Forward Air announced Wednesday that it sold its final-mile business to Hub Group for $262 million. The deal comes as Forward refocuses its efforts on increasing share in the premium less-than-truckload market.
Forward Air Final Mile (FAFM) has 46 locations and more than 640 employees, which will transfer to Hub Group (NASDAQ: HUBG), a news release said. The unit generated $289 million in revenue for the 12-month period ended Sept. 30., mostly from the delivery and installation of large appliances.
On its third-quarter call, Tom Schmitt, Forward’s chairman, president and CEO, said the company was undertaking a “strategic portfolio review” and potentially selling noncore assets that don’t fully support its LTL growth plans.
“Our Final Mile business grew revenue over 150% since inception in 2019 and returned significant value to Forward’s employees, customers and shareholders,” Schmitt said. “We are pleased the Final Mile team has joined a first-class company and team of people.”
In a separate statement, Hub Group said the acquisition of FAFM will more than double final-mile revenue on its platform. It said the deal was its largest nonasset transaction in company history. It expects FAFM to be immediately accretive to earnings starting next year.
“We are excited to welcome the Forward Final Mile team to Hub Group,” said Phil Yeager, Hub Group president and CEO. “Through this transaction, we will continue to grow our non-asset logistics segment and deepen our value to our customers through the addition of this excellent team and their best-in-class appliance capabilities.”
FAFM’s senior management team was provided contingent compensation targets to “incentivize their retention and drive continued growth,” Hub Group’s release said. FAFM will operate under the Hub Group Final Mile brand.
The transaction comes amid uncertainty around Forward’s (NASDAQ: FWRD) controversial merger attempt with freight forwarder Omni Logistics.
In August, Forward announced plans to acquire Omni, which would expand its efforts to remove the middleman and sell LTL services directly to shippers. However, the deal received immediate backlash from shareholders, who were not afforded a vote on the proposed transaction.
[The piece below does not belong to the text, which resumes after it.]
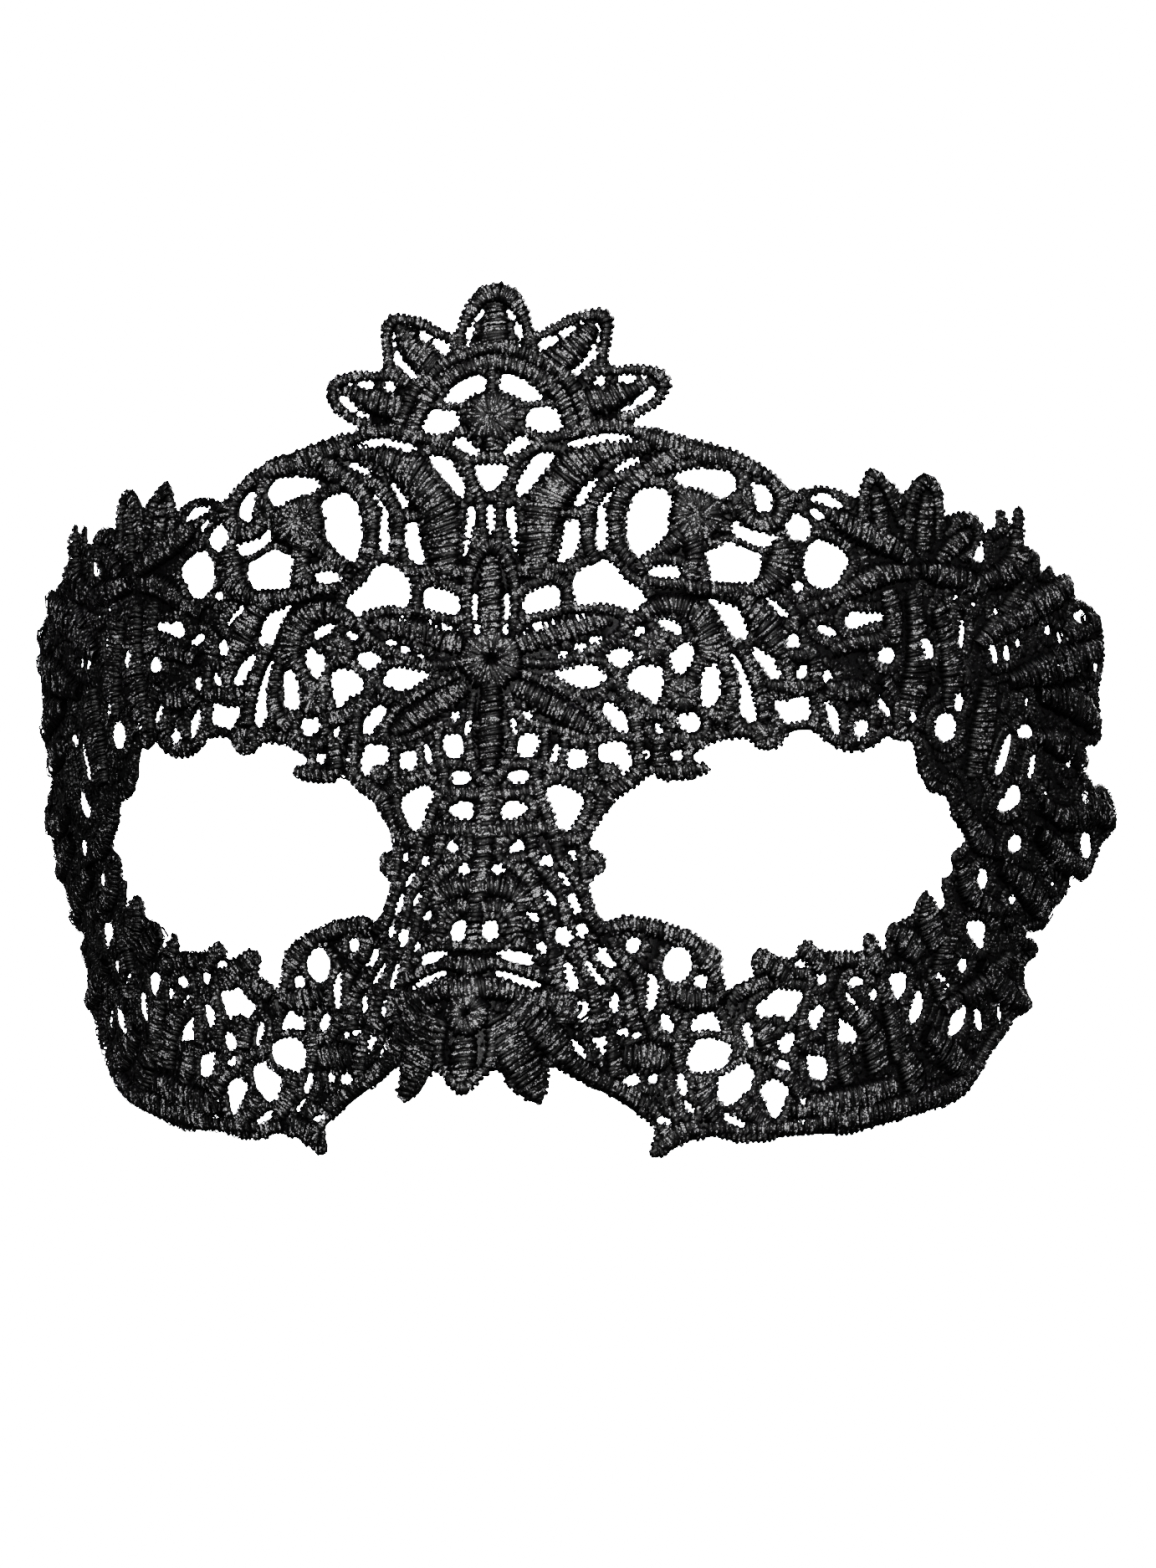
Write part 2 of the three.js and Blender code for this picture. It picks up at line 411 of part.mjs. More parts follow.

Shareholders have said the deal is too expensive and adds a significant amount of leverage. They have also voiced concerns with Forward’s growth ambitions outside of its legacy third-party sales channel, which potentially pits it as a competitor to existing customers.
An announced deal price of $3.2 billion (currently closer to $2.6 billion given the sell-off in Forward’s stock) includes the assumption of $1.5 billion of Omni’s debt.
The deal is being challenged on two fronts.
Forward has alleged Omni hasn’t met certain pre-closing conditions and that its recent financial targets were worse than expected. It has asked a Delaware court to let it out of the deal.
Omni maintains it has met all closing requirements and that Forward is misconstruing a “what-if” scenario as a way for Forward to exit the merger. It has asked the court to force Forward to the closing table.
A hearing on the matter is set for Jan. 19.
Forward’s shareholders are still contesting the transaction in a Tennessee court.
“We believe Hub Group’s middle-mile and final-mile expertise, combined with our unique appliance delivery capabilities, will unlock significant value for our combined customers and through this combination we expect to accelerate our growth versus what we have each done individually in the past,” said Scott Robider, senior vice president at FAFM.